WHAT YOU NEED TO DO - Each line that follows should be printed again exactly as it stands.

EXERCISE MATERIAL -
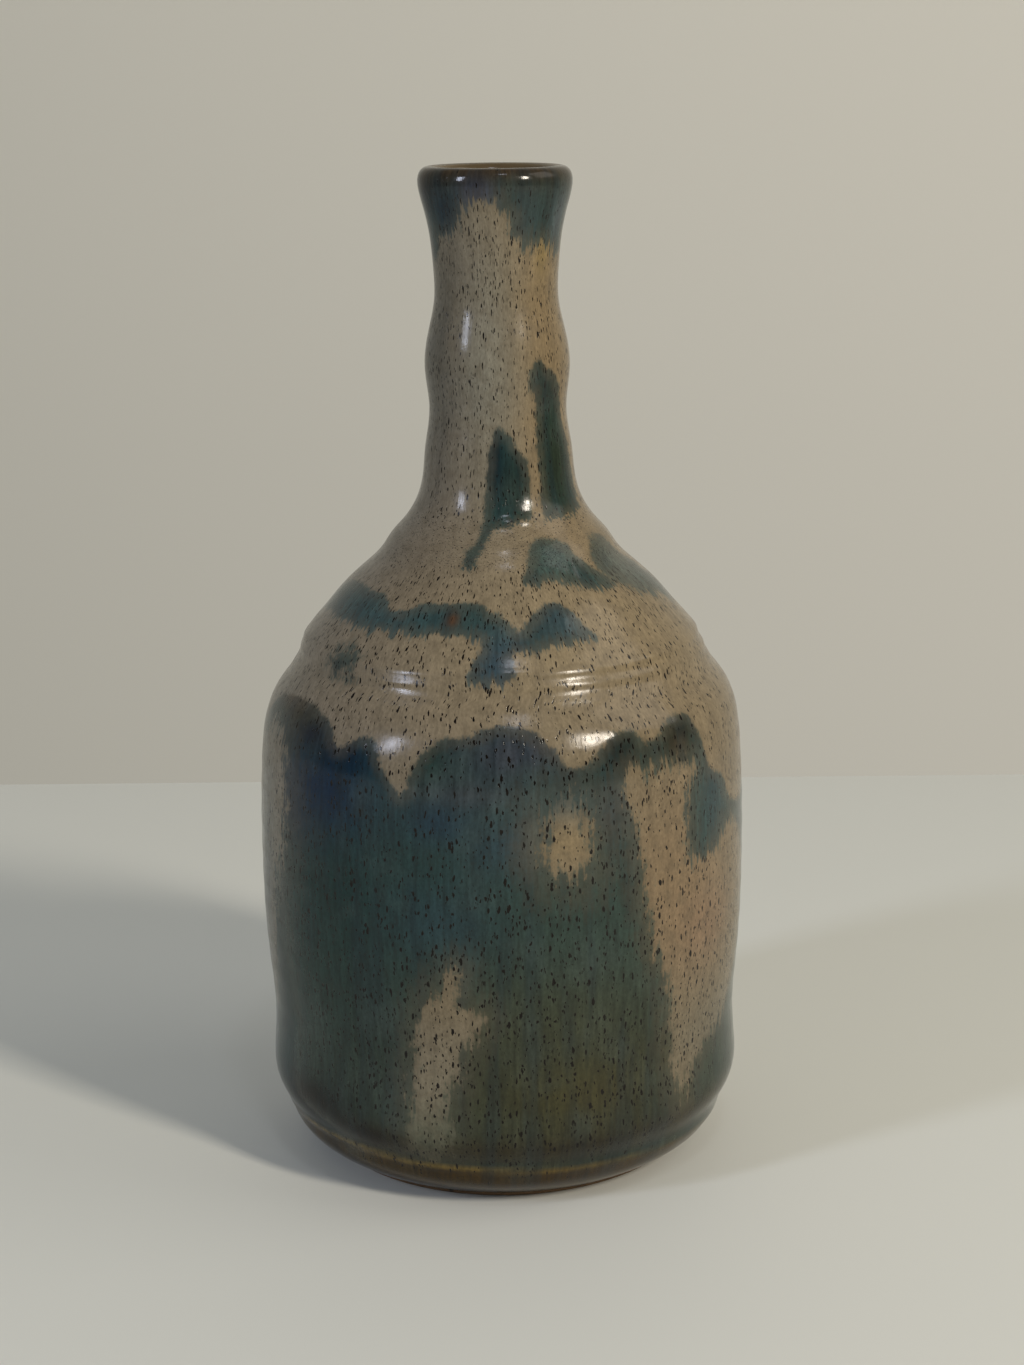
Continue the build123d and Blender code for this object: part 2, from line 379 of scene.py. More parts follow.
# Outlines of the trailed glaze, as (angle in degrees, height in mm). Angle 0 faces -Y, 90 faces +X.
# The two edges go right round the pot. Each trail and each window starts with its edge's softness in mm.
body_pour_edge = [
    (-180, 90.3), (-176, 90), (-170, 88), (-166, 84), (-163, 77), (-160, 74), (-157, 78), (-153, 85),
    (-148, 89), (-141, 91), (-134, 90.5), (-128, 87), (-124, 82), (-121, 79), (-118, 82), (-114, 86.5),
    (-108, 89), (-100, 89.8), (-92, 88.5), (-86, 86), (-82, 84.5), (-79, 86.5), (-75, 89.5), (-72, 91),
    (-65, 91.3), (-55, 91.5), (-50, 90.5), (-46, 89.5), (-44, 88), (-42, 86), (-40, 86), (-38, 87),
    (-35, 88.3), (-31, 88.3), (-29, 86.5), (-28, 84), (-25.5, 82), (-24, 80.5), (-23, 79.5), (-21.5, 81),
    (-21, 83), (-19, 86), (-16, 88.5), (-13, 89.5), (-8, 89.8), (-5, 90.5), (-2, 91.5), (1, 91.8),
    (5, 91), (9, 90.2), (11, 88.5), (13, 86.5), (14.5, 85), (16, 84.2), (19, 84), (21, 85),
    (23, 86.5), (25.5, 88.5), (28, 89.5), (31, 89.5), (33.5, 88.5), (35, 87), (37, 86.8), (39, 87),
    (41, 88), (43.5, 89.5), (47, 90.2), (50, 90), (52, 88.5), (53.5, 86), (54.5, 83), (55.5, 80.5),
    (57, 79), (59, 78.3), (61, 77.5), (63, 76), (64.5, 73.5), (67, 71), (71, 70), (76, 69),
    (81, 70.5), (86, 76), (92, 82), (98, 87), (104, 89.5), (110, 90), (116, 88), (120, 84),
    (123, 80.5), (126, 83), (130, 88), (136, 91), (144, 91.5), (150, 89.5), (154, 85), (157, 79),
    (160, 75), (163, 79), (167, 86), (172, 89.5), (178, 90.5),
]
rim_pour_edge = [
    (-180, 174), (-172, 177), (-162, 178), (-150, 177), (-142, 173), (-134, 168), (-126, 166), (-118, 169),
    (-110, 174), (-100, 175.5), (-90, 172), (-80, 169), (-72, 168), (-66, 169), (-62, 171), (-59, 173),
    (-55, 173.5), (-45, 173.5), (-40, 174), (-35, 174.5), (-32, 176), (-30, 177), (-25, 178), (-20, 179),
    (-12, 179.2), (-5, 179.4), (0, 179.3), (5, 178), (8, 177), (10, 176), (12, 174), (15, 173),
    (20, 172), (25, 171), (30, 170.5), (35, 171.5), (40, 171.7), (45, 171.5), (50, 171), (55, 170.5),
    (60, 170), (66, 169), (75, 170), (84, 173), (92, 175.5), (100, 174), (106, 170), (112, 166),
    (118, 165), (124, 169), (130, 174), (138, 177), (148, 178), (156, 175), (162, 170), (168, 168),
    (174, 170),
]
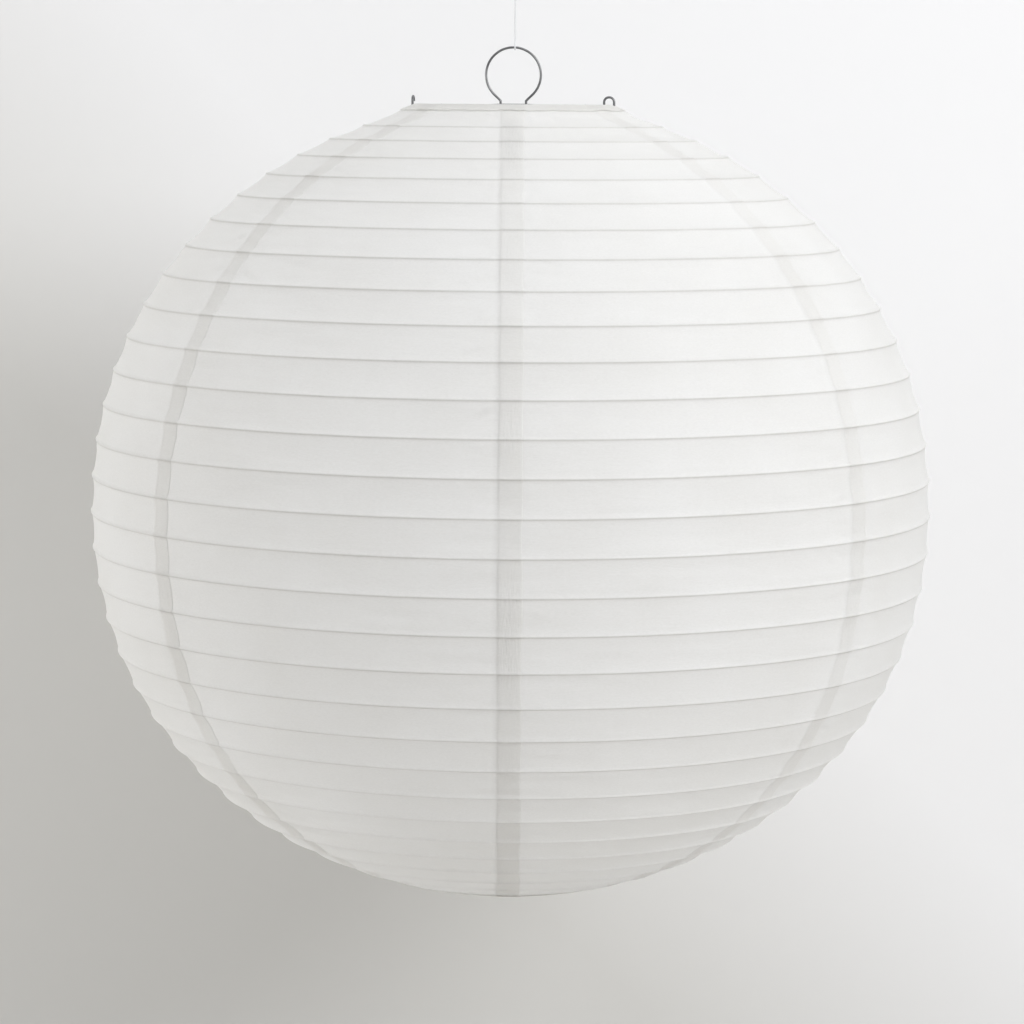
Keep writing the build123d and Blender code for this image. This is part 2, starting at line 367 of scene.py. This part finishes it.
def crease_list():
    """Sharp creases from the seams and within the gores: turn, v, side, angle, length, depth, width."""
    rng = np.random.default_rng(36)
    creases = []
    for seam in range(1, GORE_COUNT + 1):
        for panel in range(2, HOOP_COUNT):
            for side in (-1, 1):
                for _ in range(rng.integers(0, 4)):
                    v = STATION_V[panel] + RUNS[panel] * rng.uniform(0.15, 0.9)
                    radius = profile_at(v)[0]
                    turn = seam_turn(seam) + side * (HALF_LAP + rng.uniform(0, 0.006)) / radius
                    angle = math.radians(rng.uniform(2, 30))
                    length = rng.uniform(0.015, 0.075)
                    depth = rng.uniform(0.00022, 0.00065)
                    creases.append((turn, v, side, angle, length, depth, rng.uniform(0.0011, 0.002)))
        for _ in range(LOOSE_CREASES):
            panel = rng.integers(2, HOOP_COUNT)
            v = STATION_V[panel] + RUNS[panel] * rng.uniform(0.1, 0.9)
            turn = seam_turn(seam) + rng.uniform(0.03, 0.87)
            creases.append((turn, v, 1, math.radians(rng.uniform(-9, 12)), rng.uniform(0.03, 0.11),
                            rng.uniform(0.00018, 0.00045), rng.uniform(0.0012, 0.0022)))
    return creases


CREASES = crease_list()


def crease_depth(turn, v):
    """Height added by the sharp creases."""
    total = np.zeros_like(v)
    middle = (turn.min() + turn.max()) / 2
    for start, at, side, angle, length, depth, width in CREASES:
        if abs((start - middle + math.pi) % (2 * math.pi) - math.pi) > CREASE_REACH:
            continue
        radius = profile_at(at)[0]
        x = ((turn - start + math.pi) % (2 * math.pi) - math.pi) * radius * side
        y = at - v
        along = x * math.cos(angle) - y * math.sin(angle)
        off = x * math.sin(angle) + y * math.cos(angle)
        inside = np.clip(along / length, 0, 1)
        fade = np.sin(math.pi * np.sqrt(inside)) * (along > 0) * (along < length)
        total += depth * fade * (off / width) * np.exp(0.5 - 0.5 * (off / width) ** 2)
    return total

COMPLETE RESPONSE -
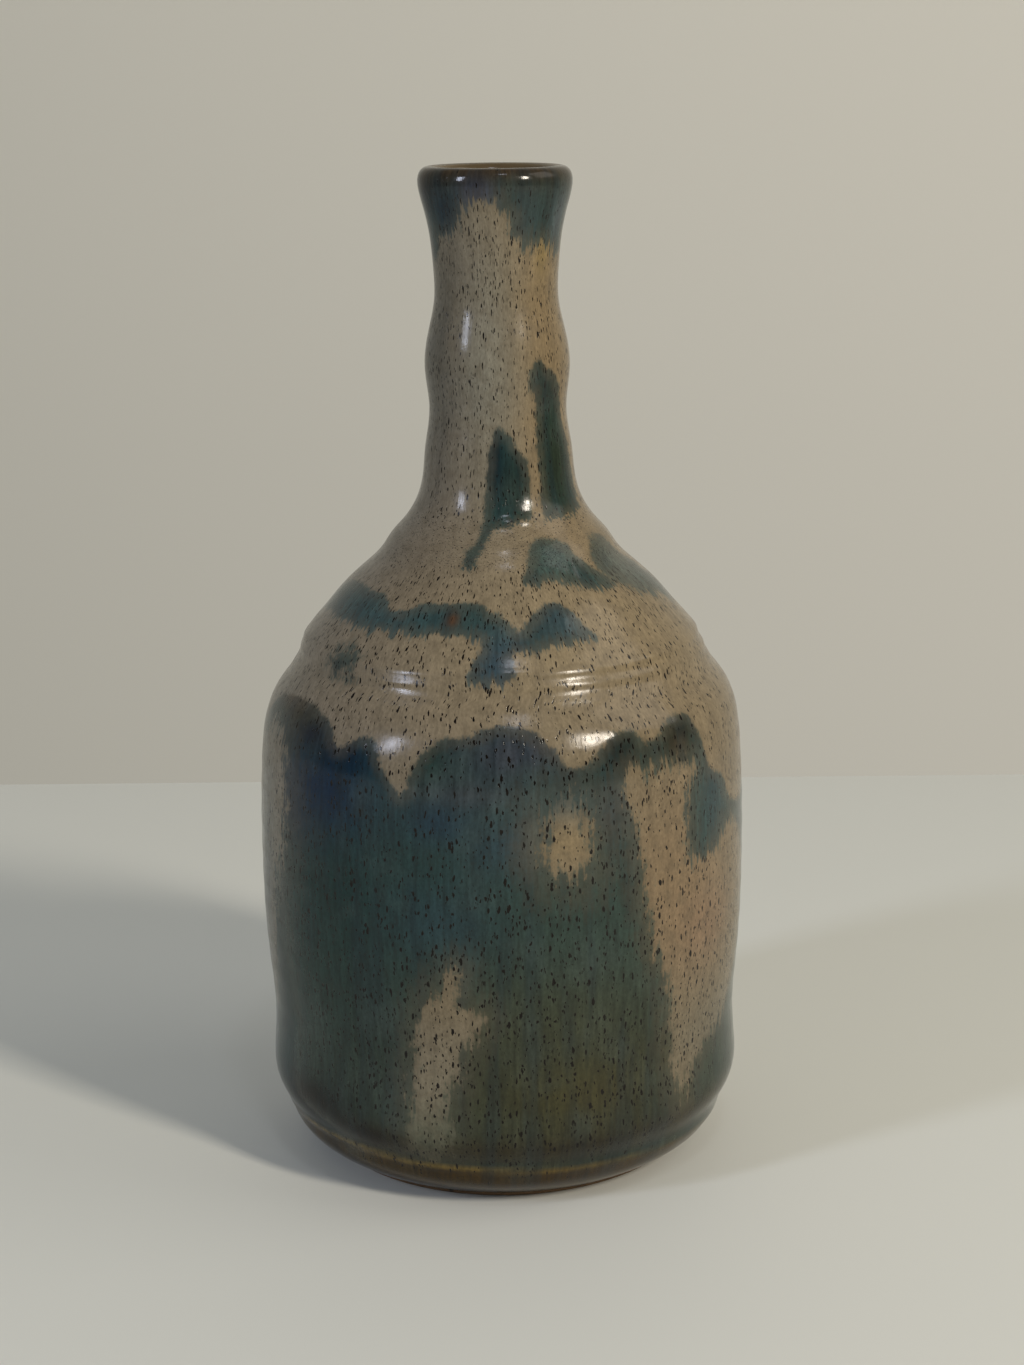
Continue the build123d and Blender code for this object: part 2, from line 379 of scene.py. More parts follow.
# Outlines of the trailed glaze, as (angle in degrees, height in mm). Angle 0 faces -Y, 90 faces +X.
# The two edges go right round the pot. Each trail and each window starts with its edge's softness in mm.
body_pour_edge = [
    (-180, 90.3), (-176, 90), (-170, 88), (-166, 84), (-163, 77), (-160, 74), (-157, 78), (-153, 85),
    (-148, 89), (-141, 91), (-134, 90.5), (-128, 87), (-124, 82), (-121, 79), (-118, 82), (-114, 86.5),
    (-108, 89), (-100, 89.8), (-92, 88.5), (-86, 86), (-82, 84.5), (-79, 86.5), (-75, 89.5), (-72, 91),
    (-65, 91.3), (-55, 91.5), (-50, 90.5), (-46, 89.5), (-44, 88), (-42, 86), (-40, 86), (-38, 87),
    (-35, 88.3), (-31, 88.3), (-29, 86.5), (-28, 84), (-25.5, 82), (-24, 80.5), (-23, 79.5), (-21.5, 81),
    (-21, 83), (-19, 86), (-16, 88.5), (-13, 89.5), (-8, 89.8), (-5, 90.5), (-2, 91.5), (1, 91.8),
    (5, 91), (9, 90.2), (11, 88.5), (13, 86.5), (14.5, 85), (16, 84.2), (19, 84), (21, 85),
    (23, 86.5), (25.5, 88.5), (28, 89.5), (31, 89.5), (33.5, 88.5), (35, 87), (37, 86.8), (39, 87),
    (41, 88), (43.5, 89.5), (47, 90.2), (50, 90), (52, 88.5), (53.5, 86), (54.5, 83), (55.5, 80.5),
    (57, 79), (59, 78.3), (61, 77.5), (63, 76), (64.5, 73.5), (67, 71), (71, 70), (76, 69),
    (81, 70.5), (86, 76), (92, 82), (98, 87), (104, 89.5), (110, 90), (116, 88), (120, 84),
    (123, 80.5), (126, 83), (130, 88), (136, 91), (144, 91.5), (150, 89.5), (154, 85), (157, 79),
    (160, 75), (163, 79), (167, 86), (172, 89.5), (178, 90.5),
]
rim_pour_edge = [
    (-180, 174), (-172, 177), (-162, 178), (-150, 177), (-142, 173), (-134, 168), (-126, 166), (-118, 169),
    (-110, 174), (-100, 175.5), (-90, 172), (-80, 169), (-72, 168), (-66, 169), (-62, 171), (-59, 173),
    (-55, 173.5), (-45, 173.5), (-40, 174), (-35, 174.5), (-32, 176), (-30, 177), (-25, 178), (-20, 179),
    (-12, 179.2), (-5, 179.4), (0, 179.3), (5, 178), (8, 177), (10, 176), (12, 174), (15, 173),
    (20, 172), (25, 171), (30, 170.5), (35, 171.5), (40, 171.7), (45, 171.5), (50, 171), (55, 170.5),
    (60, 170), (66, 169), (75, 170), (84, 173), (92, 175.5), (100, 174), (106, 170), (112, 166),
    (118, 165), (124, 169), (130, 174), (138, 177), (148, 178), (156, 175), (162, 170), (168, 168),
    (174, 170),
]
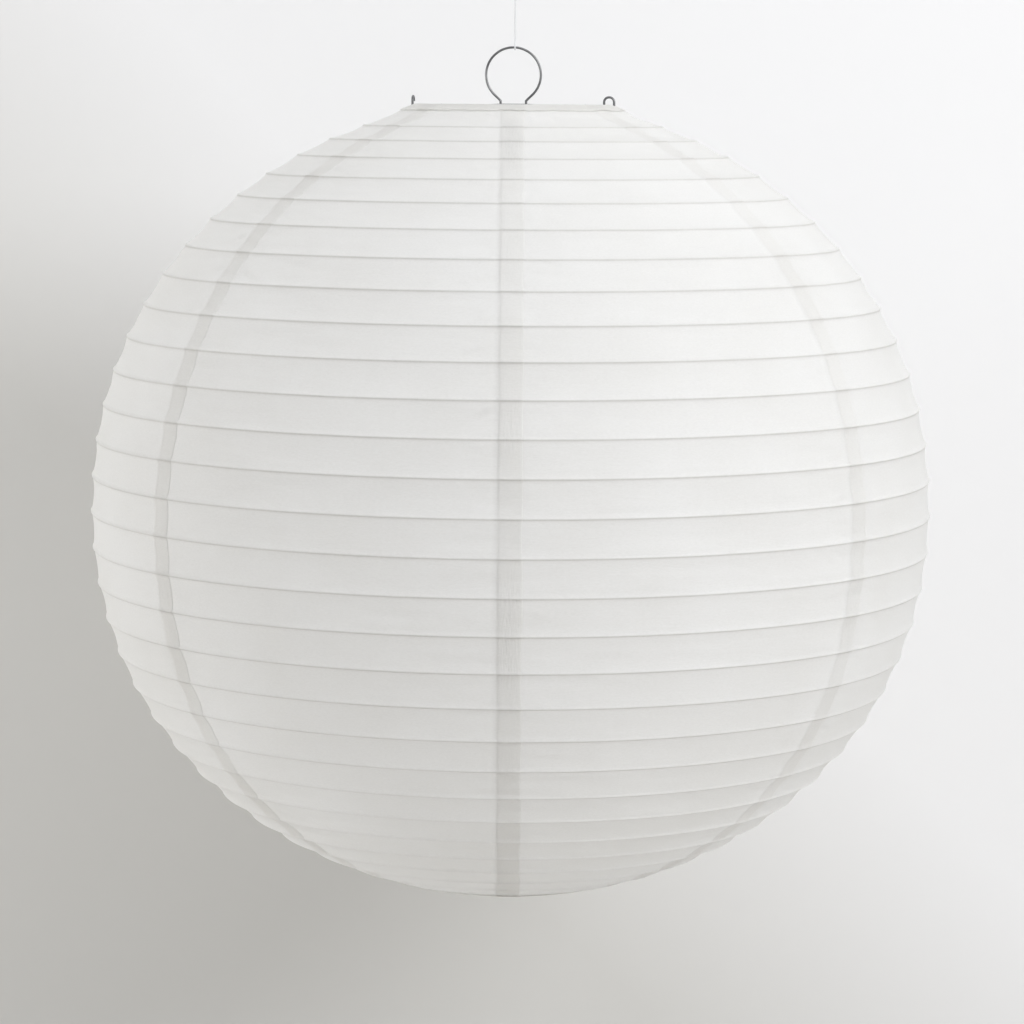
Keep writing the build123d and Blender code for this image. This is part 2, starting at line 367 of scene.py. This part finishes it.
def crease_list():
    """Sharp creases from the seams and within the gores: turn, v, side, angle, length, depth, width."""
    rng = np.random.default_rng(36)
    creases = []
    for seam in range(1, GORE_COUNT + 1):
        for panel in range(2, HOOP_COUNT):
            for side in (-1, 1):
                for _ in range(rng.integers(0, 4)):
                    v = STATION_V[panel] + RUNS[panel] * rng.uniform(0.15, 0.9)
                    radius = profile_at(v)[0]
                    turn = seam_turn(seam) + side * (HALF_LAP + rng.uniform(0, 0.006)) / radius
                    angle = math.radians(rng.uniform(2, 30))
                    length = rng.uniform(0.015, 0.075)
                    depth = rng.uniform(0.00022, 0.00065)
                    creases.append((turn, v, side, angle, length, depth, rng.uniform(0.0011, 0.002)))
        for _ in range(LOOSE_CREASES):
            panel = rng.integers(2, HOOP_COUNT)
            v = STATION_V[panel] + RUNS[panel] * rng.uniform(0.1, 0.9)
            turn = seam_turn(seam) + rng.uniform(0.03, 0.87)
            creases.append((turn, v, 1, math.radians(rng.uniform(-9, 12)), rng.uniform(0.03, 0.11),
                            rng.uniform(0.00018, 0.00045), rng.uniform(0.0012, 0.0022)))
    return creases


CREASES = crease_list()


def crease_depth(turn, v):
    """Height added by the sharp creases."""
    total = np.zeros_like(v)
    middle = (turn.min() + turn.max()) / 2
    for start, at, side, angle, length, depth, width in CREASES:
        if abs((start - middle + math.pi) % (2 * math.pi) - math.pi) > CREASE_REACH:
            continue
        radius = profile_at(at)[0]
        x = ((turn - start + math.pi) % (2 * math.pi) - math.pi) * radius * side
        y = at - v
        along = x * math.cos(angle) - y * math.sin(angle)
        off = x * math.sin(angle) + y * math.cos(angle)
        inside = np.clip(along / length, 0, 1)
        fade = np.sin(math.pi * np.sqrt(inside)) * (along > 0) * (along < length)
        total += depth * fade * (off / width) * np.exp(0.5 - 0.5 * (off / width) ** 2)
    return total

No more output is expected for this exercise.